Recorded information:
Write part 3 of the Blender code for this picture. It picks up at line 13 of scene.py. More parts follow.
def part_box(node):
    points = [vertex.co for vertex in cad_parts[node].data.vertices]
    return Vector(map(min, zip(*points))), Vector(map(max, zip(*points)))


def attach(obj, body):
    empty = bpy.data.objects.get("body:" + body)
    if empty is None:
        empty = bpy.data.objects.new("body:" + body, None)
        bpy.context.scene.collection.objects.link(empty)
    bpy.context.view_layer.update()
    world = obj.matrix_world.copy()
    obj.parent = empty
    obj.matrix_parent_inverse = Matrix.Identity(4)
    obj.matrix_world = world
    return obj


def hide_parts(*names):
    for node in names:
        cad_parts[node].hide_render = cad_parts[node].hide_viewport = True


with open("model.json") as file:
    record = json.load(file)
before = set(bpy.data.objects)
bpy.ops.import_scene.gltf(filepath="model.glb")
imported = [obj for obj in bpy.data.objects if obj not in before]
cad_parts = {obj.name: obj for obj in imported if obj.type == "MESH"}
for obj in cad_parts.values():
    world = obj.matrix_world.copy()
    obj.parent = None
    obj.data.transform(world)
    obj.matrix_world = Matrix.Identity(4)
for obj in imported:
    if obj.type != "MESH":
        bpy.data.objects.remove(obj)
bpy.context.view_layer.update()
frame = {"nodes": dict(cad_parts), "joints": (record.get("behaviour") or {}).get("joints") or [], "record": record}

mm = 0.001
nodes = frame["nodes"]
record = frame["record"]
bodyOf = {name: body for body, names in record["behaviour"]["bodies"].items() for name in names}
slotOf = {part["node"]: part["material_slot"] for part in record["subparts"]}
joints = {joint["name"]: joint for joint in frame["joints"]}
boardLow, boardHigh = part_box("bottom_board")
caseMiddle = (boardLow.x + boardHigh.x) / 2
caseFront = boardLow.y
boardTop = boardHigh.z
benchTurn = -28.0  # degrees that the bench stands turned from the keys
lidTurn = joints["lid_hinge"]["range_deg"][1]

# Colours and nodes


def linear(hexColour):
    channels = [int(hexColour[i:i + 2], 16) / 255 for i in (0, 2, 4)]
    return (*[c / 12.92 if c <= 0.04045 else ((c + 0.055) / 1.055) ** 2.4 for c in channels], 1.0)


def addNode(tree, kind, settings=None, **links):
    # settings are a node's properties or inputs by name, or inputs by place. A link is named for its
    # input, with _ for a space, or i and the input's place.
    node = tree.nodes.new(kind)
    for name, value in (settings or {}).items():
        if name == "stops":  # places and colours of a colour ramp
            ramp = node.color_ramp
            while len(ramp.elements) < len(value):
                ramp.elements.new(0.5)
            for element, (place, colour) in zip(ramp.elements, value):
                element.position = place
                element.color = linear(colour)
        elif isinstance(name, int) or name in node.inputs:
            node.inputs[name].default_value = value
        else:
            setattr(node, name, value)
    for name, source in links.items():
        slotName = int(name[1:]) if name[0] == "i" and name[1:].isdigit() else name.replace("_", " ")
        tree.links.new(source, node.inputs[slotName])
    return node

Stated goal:
Your task is to quote all of the data word for word.

Answer to this task:
Write part 3 of the Blender code for this picture. It picks up at line 13 of scene.py. More parts follow.
def part_box(node):
    points = [vertex.co for vertex in cad_parts[node].data.vertices]
    return Vector(map(min, zip(*points))), Vector(map(max, zip(*points)))


def attach(obj, body):
    empty = bpy.data.objects.get("body:" + body)
    if empty is None:
        empty = bpy.data.objects.new("body:" + body, None)
        bpy.context.scene.collection.objects.link(empty)
    bpy.context.view_layer.update()
    world = obj.matrix_world.copy()
    obj.parent = empty
    obj.matrix_parent_inverse = Matrix.Identity(4)
    obj.matrix_world = world
    return obj


def hide_parts(*names):
    for node in names:
        cad_parts[node].hide_render = cad_parts[node].hide_viewport = True


with open("model.json") as file:
    record = json.load(file)
before = set(bpy.data.objects)
bpy.ops.import_scene.gltf(filepath="model.glb")
imported = [obj for obj in bpy.data.objects if obj not in before]
cad_parts = {obj.name: obj for obj in imported if obj.type == "MESH"}
for obj in cad_parts.values():
    world = obj.matrix_world.copy()
    obj.parent = None
    obj.data.transform(world)
    obj.matrix_world = Matrix.Identity(4)
for obj in imported:
    if obj.type != "MESH":
        bpy.data.objects.remove(obj)
bpy.context.view_layer.update()
frame = {"nodes": dict(cad_parts), "joints": (record.get("behaviour") or {}).get("joints") or [], "record": record}

mm = 0.001
nodes = frame["nodes"]
record = frame["record"]
bodyOf = {name: body for body, names in record["behaviour"]["bodies"].items() for name in names}
slotOf = {part["node"]: part["material_slot"] for part in record["subparts"]}
joints = {joint["name"]: joint for joint in frame["joints"]}
boardLow, boardHigh = part_box("bottom_board")
caseMiddle = (boardLow.x + boardHigh.x) / 2
caseFront = boardLow.y
boardTop = boardHigh.z
benchTurn = -28.0  # degrees that the bench stands turned from the keys
lidTurn = joints["lid_hinge"]["range_deg"][1]

# Colours and nodes


def linear(hexColour):
    channels = [int(hexColour[i:i + 2], 16) / 255 for i in (0, 2, 4)]
    return (*[c / 12.92 if c <= 0.04045 else ((c + 0.055) / 1.055) ** 2.4 for c in channels], 1.0)


def addNode(tree, kind, settings=None, **links):
    # settings are a node's properties or inputs by name, or inputs by place. A link is named for its
    # input, with _ for a space, or i and the input's place.
    node = tree.nodes.new(kind)
    for name, value in (settings or {}).items():
        if name == "stops":  # places and colours of a colour ramp
            ramp = node.color_ramp
            while len(ramp.elements) < len(value):
                ramp.elements.new(0.5)
            for element, (place, colour) in zip(ramp.elements, value):
                element.position = place
                element.color = linear(colour)
        elif isinstance(name, int) or name in node.inputs:
            node.inputs[name].default_value = value
        else:
            setattr(node, name, value)
    for name, source in links.items():
        slotName = int(name[1:]) if name[0] == "i" and name[1:].isdigit() else name.replace("_", " ")
        tree.links.new(source, node.inputs[slotName])
    return node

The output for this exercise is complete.